'''
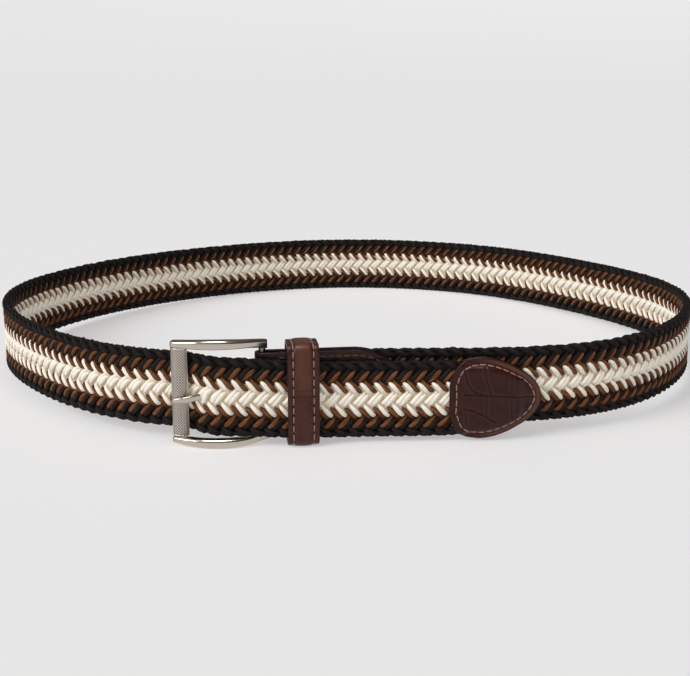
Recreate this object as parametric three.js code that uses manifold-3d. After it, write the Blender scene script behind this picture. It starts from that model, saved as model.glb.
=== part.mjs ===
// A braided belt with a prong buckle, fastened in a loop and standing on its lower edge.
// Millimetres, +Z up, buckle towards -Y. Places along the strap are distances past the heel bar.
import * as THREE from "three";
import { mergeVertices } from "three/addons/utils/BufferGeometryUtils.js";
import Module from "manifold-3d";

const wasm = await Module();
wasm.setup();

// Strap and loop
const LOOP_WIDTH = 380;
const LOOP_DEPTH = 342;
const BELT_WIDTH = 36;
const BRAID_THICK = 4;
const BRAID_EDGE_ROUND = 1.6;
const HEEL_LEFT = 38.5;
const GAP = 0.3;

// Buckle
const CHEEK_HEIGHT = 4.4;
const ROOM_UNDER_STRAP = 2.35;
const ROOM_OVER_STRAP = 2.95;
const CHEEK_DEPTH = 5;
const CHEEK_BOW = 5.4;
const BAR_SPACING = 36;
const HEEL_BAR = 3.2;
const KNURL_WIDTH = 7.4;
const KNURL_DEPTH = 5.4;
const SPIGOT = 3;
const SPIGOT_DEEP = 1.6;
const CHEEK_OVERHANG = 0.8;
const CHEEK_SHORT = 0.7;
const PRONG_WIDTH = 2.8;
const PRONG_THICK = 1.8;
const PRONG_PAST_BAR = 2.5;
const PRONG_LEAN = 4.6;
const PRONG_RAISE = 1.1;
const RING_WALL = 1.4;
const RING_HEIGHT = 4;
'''
◆ EXERCISE:
Starting at the first line of the material above, reproduce each line exactly up to and including the line with "wasm.setup();".

◆ TASK SOLUTION:
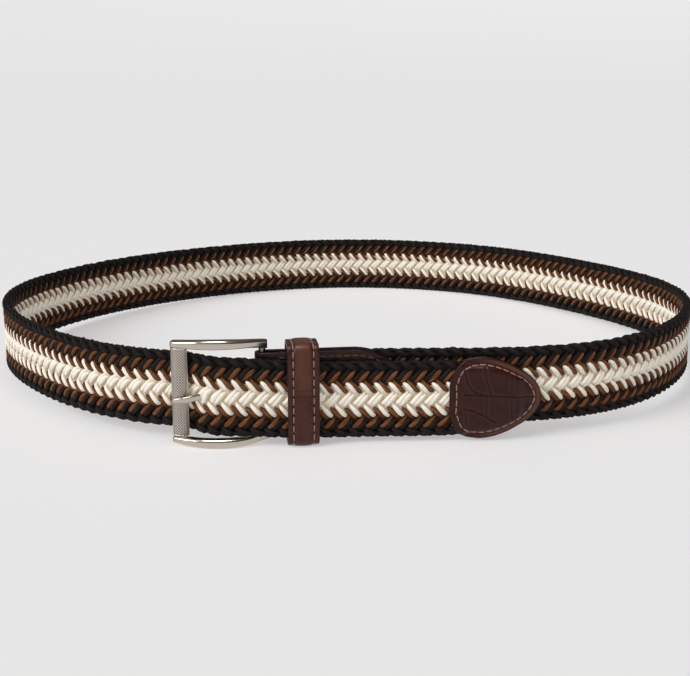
Recreate this object as parametric three.js code that uses manifold-3d. After it, write the Blender scene script behind this picture. It starts from that model, saved as model.glb.
=== part.mjs ===
// A braided belt with a prong buckle, fastened in a loop and standing on its lower edge.
// Millimetres, +Z up, buckle towards -Y. Places along the strap are distances past the heel bar.
import * as THREE from "three";
import { mergeVertices } from "three/addons/utils/BufferGeometryUtils.js";
import Module from "manifold-3d";

const wasm = await Module();
wasm.setup();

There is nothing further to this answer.